With parent Merrill Lynch's main retail brokerage business under attack by discount brokers, it's crucial that Peek succeed in remaking his group into a mutual-fund powerhouse. Merrill urgently needs new fee business to replace dwindling commissions.
It's going to be a hard slog. America's mutual-fund industry is brutally competitive and dominated by a handful of supersellers. In 1999, Fidelity Investments, Vanguard Group, and Janus together took in $102 billion of $151 billion of net inflows into equity and bond mutual funds. Merrill's problems are compounded because its funds have comparatively high management fees. And to top it off, its fund mix is weighted towards money funds. So Merrill has a relatively modest initial goal for its mutual funds: By the end of this year, it just wants to attract enough new money to cover redemptions.
Even attaining that will be a struggle. Some analysts question whether traditional brokers such as Merrill should even bother to run their own funds anymore. "Most financial intermediaries have difficulty building large top-rated fund-management complexes," says Henry McVey, financial analyst with Morgan Stanley Dean Witter. "It's no longer obvious that retail brokerage firms need to manufacture all products and services."
Moreover, Merrill is not the only broker trying to overhaul its operations radically. Citigroup is putting pressure on the asset management divisions of Salomon Smith Barney and Citibank by merging them into a single unit that answers directly to CEO Sanford I. Weil. Morgan Stanley Dean Witter has folded together several acquisitions and is implementing a "Best of the Best" program, reassigning its best fund managers to its new funds.
Peek is undaunted. He's recruited almost an entirely new senior team, including Robert C. Doll, who he snagged last June from OppenheimerFunds Inc. to pull his asset-management group out of its retail rut. Doll wants 80% of the group's retail assets under management to earn top four- or five-star ratings from Chicago fund tracker Morningstar Inc. for their three-year performance, up from 39% today.
So Merrill has rushed to build up an arsenal of new offerings. In March, it rolled out two new growth funds--the Focus Twenty Fund and the Premier Growth Fund run by Jim McCall, a new recruit from PBHG Funds Inc.--that raised a combined $1.2 billion. "They have a whole bunch of new launches," observes Kunal Kapoor, analyst with Chicago fund-tracker Morningstar Inc. "Now they have to make them work."
Peek is adjusting portfolio managers' pay scales to increase their incentive to raise fund performance. Before, their salary was based on track records reaching back as far as 15 years. Now, it's based on their funds' first-, third-, and fifth-year returns. He has tied 10% of their pay to Merrill's mutual funds' performance as a whole, to encourage them to work as a team.

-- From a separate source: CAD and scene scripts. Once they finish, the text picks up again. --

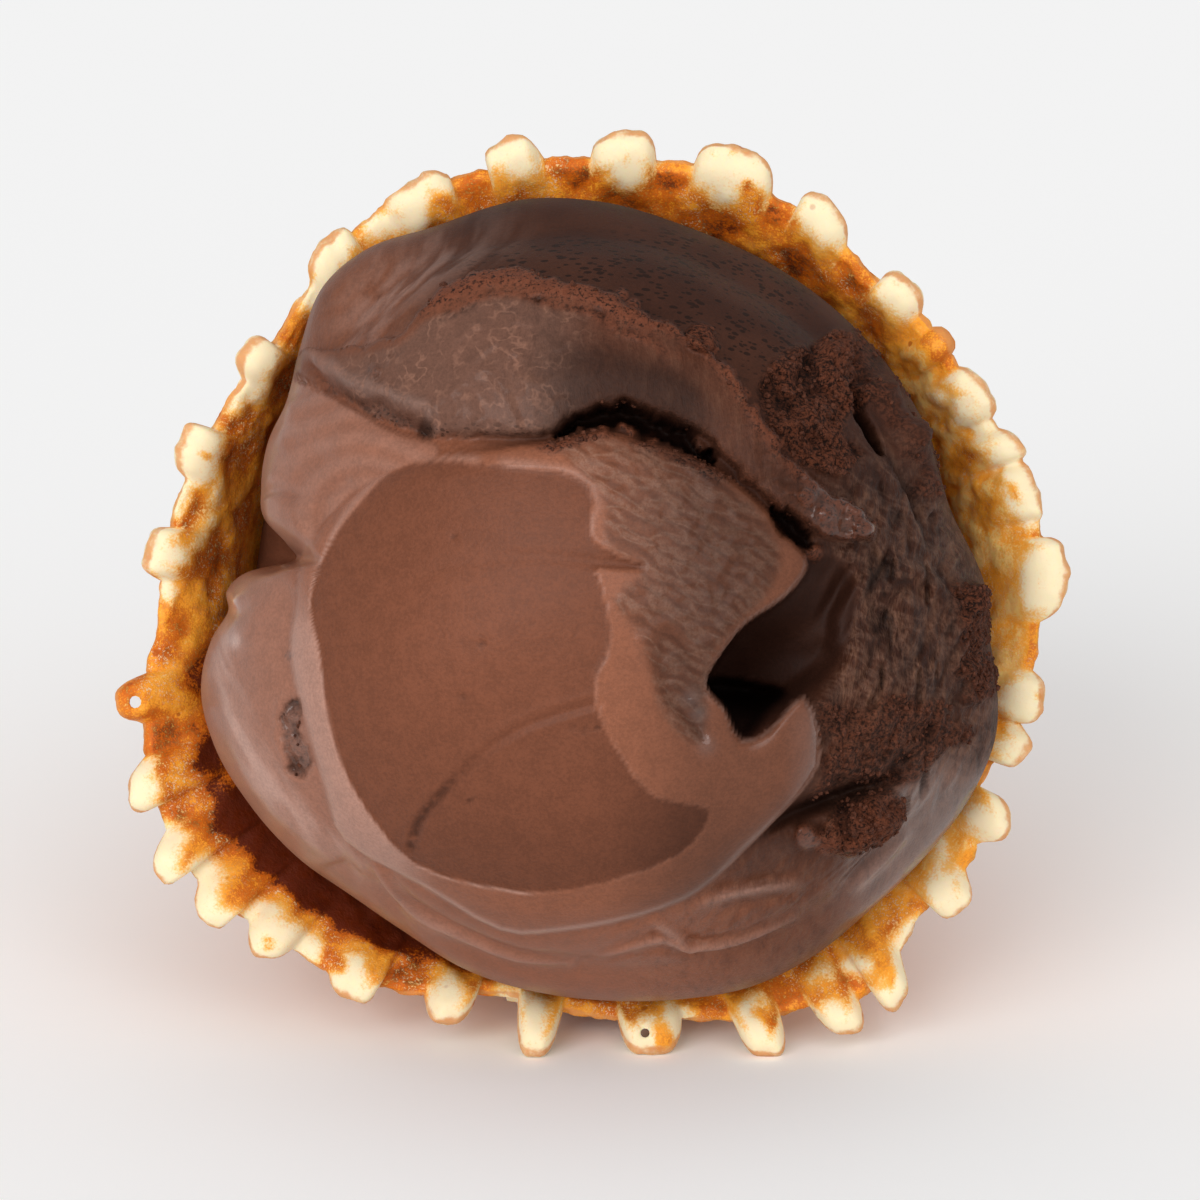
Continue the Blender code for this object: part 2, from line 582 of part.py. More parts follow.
def build_ice_cream():
    """Solid scoop with its folds, crevices and lumps, filling the cone down to near the tip."""
    work = Patchwork()
    columns = np.arange(SIDE_COLUMNS) * 360.0 / SIDE_COLUMNS
    edge = ring_curve(SCOOP_OUTLINE, columns)
    turns = np.radians(columns)
    rim = np.stack((edge * np.cos(turns), edge * np.sin(turns)), axis=1)
    layout = front_layout()
    share = np.hypot(*layout.T) / ring_curve(SCOOP_OUTLINE, np.degrees(np.arctan2(layout[:, 1], layout[:, 0])))
    layout = layout[share < 0.992]
    spots = np.concatenate((rim, layout))
    full = ring_curve(SCOOP_OUTLINE, np.degrees(np.arctan2(spots[:, 1], spots[:, 0])))
    share = np.clip(np.hypot(*spots.T) / full, 0.0, 1.0)
    spread = np.arcsin(share) / (share + 1e-9) * (1.0 / full)
    flat = spots * spread[:, None]
    loop = list(range(SIDE_COLUMNS))
    edges = [(k, (k + 1) % SIDE_COLUMNS) for k in loop]
    result = delaunay_2d_cdt(flat.tolist(), edges, [loop], 1, 1e-5, True)
    origin = [ids[0] for ids in result[3]]
    placed = spots[origin]
    work.add(scoop_front_point(placed[:, 0], placed[:, 1], 0.0), [tuple(face) for face in result[2]])

    rings = []
    for height in (EQUATOR_HEIGHT, 0.5, -2.0, -4.5, -7.5, -11.0, -15.0):
        drop = (EQUATOR_HEIGHT - height) / UNDERSIDE_DEPTH
        ball = edge * math.sqrt(1.0 - drop**2)
        wall = inner_wall_radius(columns, np.full(SIDE_COLUMNS, height)) - GAP
        pressed = smooth(CONTACT_TOP - height, 0.0, CONTACT_TOP - CONTACT_BOTTOM)
        radius = np.minimum(ball * (1.0 - pressed) + wall * pressed, wall)
        if height == EQUATOR_HEIGHT:
            radius = edge
        rings.append(
            np.stack((radius * np.cos(turns), radius * np.sin(turns), np.full(SIDE_COLUMNS, height)), 1)
        )
    work.add_rings(rings)
    previous = rings[-1]
    apex = -RIM_RADIUS / math.tan(HALF_ANGLE)
    for height, count in ((-30.0, 60), (-70.0, 40), (-110.0, 24), (PLUG_END + 1.0, 12)):
        ring_turns = np.arange(count) * 2 * math.pi / count
        radius = (height - apex) * math.tan(HALF_ANGLE) - WALL / math.cos(HALF_ANGLE) - GAP
        ring = np.stack(
            (radius * np.cos(ring_turns), radius * np.sin(ring_turns), np.full(count, height)), 1
        )
        work.add_zip(previous, ring)
        previous = ring
    work.add_fan(previous, (0.0, 0.0, PLUG_END))
    return work.build("ice_cream", (0.13, 0.06, 0.04), 0.5, rest_cut=False)


for leftover in list(bpy.data.objects):
    bpy.data.objects.remove(leftover)
build_waffle_cone()
build_ice_cream()
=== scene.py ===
"""Dresses the lying waffle cone and its chocolate scoop, and sets floor, light and camera.

Shapes are laid out in cone coordinates in millimetres: x to the right, y up and h along
the axis from the tip out through the mouth, zero at the middle of the rim plane. The view
points are places in the straight-down view, 1200 points wide and high.
"""

from __future__ import annotations

import logging
import math
from dataclasses import dataclass, field
from enum import Enum

import bmesh
import bpy
import numpy as np
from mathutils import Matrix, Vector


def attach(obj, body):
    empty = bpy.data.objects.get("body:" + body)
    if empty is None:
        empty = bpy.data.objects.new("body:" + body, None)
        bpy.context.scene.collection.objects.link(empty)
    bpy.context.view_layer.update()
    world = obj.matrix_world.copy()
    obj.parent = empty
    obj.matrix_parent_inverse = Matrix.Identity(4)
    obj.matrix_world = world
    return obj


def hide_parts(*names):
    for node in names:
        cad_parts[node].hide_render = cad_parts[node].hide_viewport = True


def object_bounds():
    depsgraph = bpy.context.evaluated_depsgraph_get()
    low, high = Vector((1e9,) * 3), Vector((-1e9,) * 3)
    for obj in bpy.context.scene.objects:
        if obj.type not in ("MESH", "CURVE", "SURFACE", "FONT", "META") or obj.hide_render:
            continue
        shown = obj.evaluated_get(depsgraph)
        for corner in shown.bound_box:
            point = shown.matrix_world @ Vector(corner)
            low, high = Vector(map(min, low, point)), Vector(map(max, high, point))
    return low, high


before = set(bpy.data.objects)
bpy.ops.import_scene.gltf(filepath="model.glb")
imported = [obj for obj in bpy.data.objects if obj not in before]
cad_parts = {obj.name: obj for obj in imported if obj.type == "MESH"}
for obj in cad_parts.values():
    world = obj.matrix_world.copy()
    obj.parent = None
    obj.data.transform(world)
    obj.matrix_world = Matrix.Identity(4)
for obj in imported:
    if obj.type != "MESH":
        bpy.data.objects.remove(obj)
CAD_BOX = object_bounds()
LOG = logging.getLogger("ice_cream_cone")

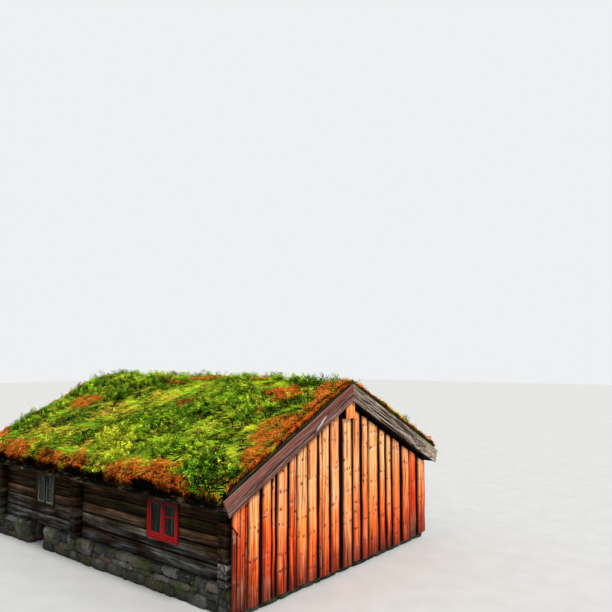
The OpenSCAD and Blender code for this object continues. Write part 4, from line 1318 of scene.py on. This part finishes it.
def stonework(node, seed, fineness):
    """Rows of stones through the full thickness, round a near-black core that stands as painted shade
    in the gaps between them, for each block of a node.
    """
    random = np.random.default_rng(seed)
    form, form_faces = cube_form(fineness)
    shadow_core, shadow_core_faces = cube_form(1)
    points, quads, tones = [], [], []
    for low, high in blocks_of(node):
        run = int(np.argmax((high - low)[:2]))
        thick = (high - low)[1 - run]
        z = low[2]
        while z < high[2] - 0.03:
            row = min(random.uniform(*STONE_HIGH), high[2] - z)
            if high[2] - z - row < 0.08:
                row = high[2] - z
            at = low[run] - random.uniform(0, 0.1)
            while at < high[run] - 0.02:
                start, end = max(at, low[run]), min(at + random.uniform(*STONE_WIDE), high[run])
                if high[run] - end < 0.09:
                    end = high[run]
                for half in (-1, 1) if end - start > 0.05 else ():
                    centre, size = np.zeros(3), np.zeros(3)
                    centre[run], size[run] = (start + end) / 2, (end - start) * 1.02
                    tall = random.uniform(0.98, 1.22)
                    centre[2], size[2] = z + row / 2 + random.uniform(-0.012, 0.012), row * tall
                    centre[1 - run] = (low + high)[1 - run] / 2 + half * thick / 4 * 1.02
                    centre[1 - run] += half * random.uniform(-0.018, 0.008)
                    size[1 - run] = thick / 2 * 1.03
                    made, tone = stone(form, centre, size, random)
                    points.append(made)
                    quads.append(form_faces)
                    tones.append(tone)
                at = end + 0.001
            z += row
        points.append((low + high) / 2 + shadow_core * ((high - low) / 2 - SHADOW_CORE_INSET))
        quads.append(shadow_core_faces)
        tones.append([0.0, 0.0, 0.0, 1.0])
    quads = joined(quads, points)
    tones = np.repeat(tones, [len(part) for part in points], axis=0)
    points = np.concatenate(points)
    points[:, 2] = np.clip(points[:, 2], 0.0, node_box(node)[1][2])
    mesh = new_mesh(node + "_stones", points, quads, smooth=True)
    give(mesh, "tone", "FLOAT_COLOR", tones)
    new_piece(node + "_stones", mesh, STONE, "stone", node)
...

TOUGH RIVAL. Some new initiatives are having a rough start. Merrill raced out its growth funds just before the Nasdaq tumbled. McCall's two funds, heavily weighted toward technology and telecom stocks, have fallen 20% and 24%, respectively, since their launch. And some of Merrill's highest-performing funds still trail their categories' average.
But there are some successes. "They're definitely a tougher competitor," says Thomas W. Jones, chairman and CEO of global investment management and private banking at Citigroup. Merrill has climbed up to the middle of Barron's ranking of retail mutual-fund families based on their five-year performances, from dead last in 1998. Meanwhile, veteran portfolio manager Steve Silverman has remade Merrill Lynch's Growth Fund by dumping oil stocks and REITs while emphasizing the likes of biotechs. Says Silverman: "I made the fund into what it was supposed to be."
Doll still faces a major challenge in persuading Merrill's own brokers to sell his funds. Last year only 19% of the funds they sold were from the Merrill stable. Doll wants that figure to double to 40%. That's still below the 50% share that the group enjoyed in the mid-1990's, before Merrill brokers started to sell 130 mutual fund families, instead of just Merrill product. Even Peek is getting into the act, taking weeklong road trips to win over thousands of Merrill's brokers everywhere from Salt Lake City to Fort Myers, Fla. "This is a political campaign," says Peek.
Merrill is also hunting for new investors. For the first time, it's chasing after banks, independent financial planners, and regional brokerages, not only overseas, but also in the U.S., to sell its products. In April, for example, it signed a distribution agreement with St. Louis regional brokerage A.G. Edwards Inc. It is negotiating a series of similar agreements with others.
Abroad, Merrill is making inroads in markets stretching from Tokyo to London. Merrill has become the largest foreign-owned asset manager in Japan, with $42 billion under management, mostly in institutional products. It expects to see these assets surge 30% this year. And London's Mercury has become the largest cross-border fund manager in Europe. There, it manages $170 billion in assets, even though an industry source believes it lost as much as $12 billion in British institutional assets to competitors since Merrill bought it at the end of 1997.
Peek has ordered his division to pull in more than $2 billion in new assets worldwide every week this year. He wants the total under management to almost double, to $1 trillion, by 2004. By the same year, he wants the division's annual net income to triple from $335 million.
He is making some noise about the possibility of yet more acquisitions. "We have been acquisitive in asset management, so I wouldn't rule out over the next several years that we wouldn't gain more assets through acquisition," he says. But first, Merrill needs to regain its strength in retail mutual funds at home.